The application form must state that the advance payment requested will be paid in the same way as the applicant's regular pension. Once the advance payment request is made, the company shall notify the applicant of its formal submission through the contact data (such as email and phone number) previously registered in its databases, as well as any other means of contact mentioned in the request.

Insurance companies have four business days following the application's submission to validate it and inform pensioners, surrogates, or beneficiaries whether it was accepted or rejected. Should the latter occur, the company must state in detail its reasons for rejection and the requirements for filing a new application.

To reduce possibilities of fraud as much as possible, companies must take utmost care to control and validate all received applications.
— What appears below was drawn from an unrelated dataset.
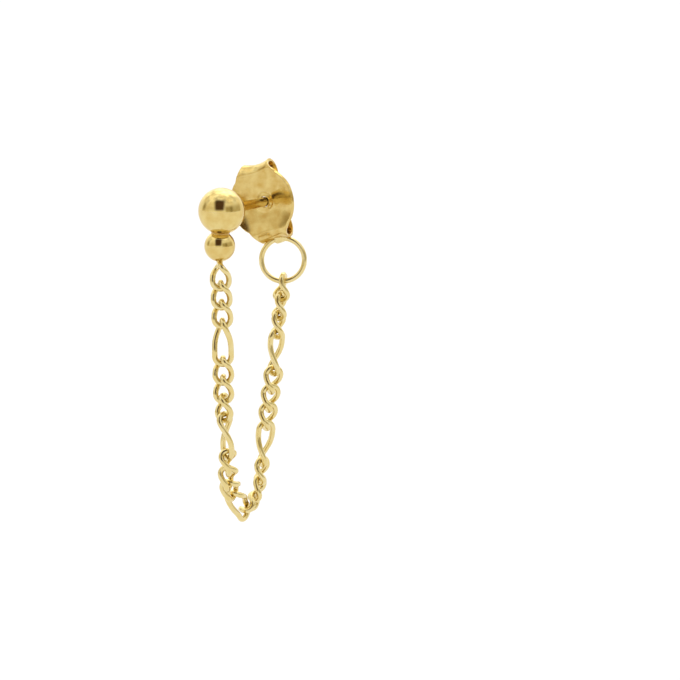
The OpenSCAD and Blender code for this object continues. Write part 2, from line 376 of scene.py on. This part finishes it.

Should the application be accepted, insurance companies must disclose the withdrawal options and the effect they will have in future pensions, including the resultant amounts. Pensioners and/or beneficiaries can opt for an advance ranging between 1 and 10 percent of their technical reserves with a maximum of UF 150.

Confirmation and Payment

From the moment pensioners and/or beneficiaries receive the options from the company, they may accept any of the advance payment alternatives. Payments will be made within a maximum of 30 calendar days from the time the first request was submitted. The process will be terminated if no advance payment percentage is requested.

The company must provide applicants with a proof of receipt stating, at a minimum, the confirmation date, the requested option, and an ID number for the application.

Companies are required to inform paying institutions of the account numbers to generate the intangibility mechanism established in the law. If the advance payment is made on the same day as the regular pension deposit, the portion corresponding to the early withdrawal of life annuities should be clearly distinguishable.

To ensure an orderly, continuous payment of these requests, insurance companies should adequately schedule the dates to pay the advances, making all necessary arrangements with banks and other paying institutions.

Policyholders may also request the advance of funds in person upon showing their valid ID card and complying with the health measures and recommendations currently in force.


The application form for advance payments must include a statement from the insured person indicating whether they have pending alimony payments. Answering this question is mandatory. Insurance companies shall not pay advances to pensioners or beneficiaries owing alimonies, in accordance with the instructions received from the Law Courts on this matter. Companies shall also be subject to the Courts' procedures on how to handle and pay pending alimonies.

Pension Adjustments

Companies must estimate the maximum amount to be withdrawn by pensioners and/or beneficiaries considering their technical reserve. Therefore, under the new law, withdrawals made by pensioners or beneficiaries who choose to request it will be imputed to the monthly amount of their future life annuities, pro rata, proportionally and in the same percentage as the amount actually withdrawn. Accordingly, the new pension amount will be estimated by applying the withdrawal percentage to the current pension defined in the life annuity policy. If an applicant withdraws 10 percent of their reserve, their pension will also decrease by 10 percent.

Once the withdrawal is made, companies must re-estimate their technical reserves based on the new pension amount, applying the current rules regulations established for this purpose.

Addendum: CMF issues regulation that allows life insurance Companies to increase their indebtedness level

Given that the 10-percent advance payment of life annuities may generate greater liquidity needs for insurance companies, so they comply with their legal obligations, the Financial Market Commission introduced amendments to General Rule No. 323.

The CMF estimates that the liquidation of instruments by life insurance companies will overlap the same process taken by Pension Fund Administrators, resulting on a lower price for these instruments. To avoid potential value losses, the indebtedness capacity of insurance companies was expanded for a year. The amendments are as follows:

  • Temporarily increase from 1 to 1.5 times the maximum financial indebtedness available to insurance companies that pay life annuities. This new regime is valid until April 30, 2022.
  • The requirement for risk equity related to financial indebtedness, contained in General Rule No. 323, is also temporarily adjusted.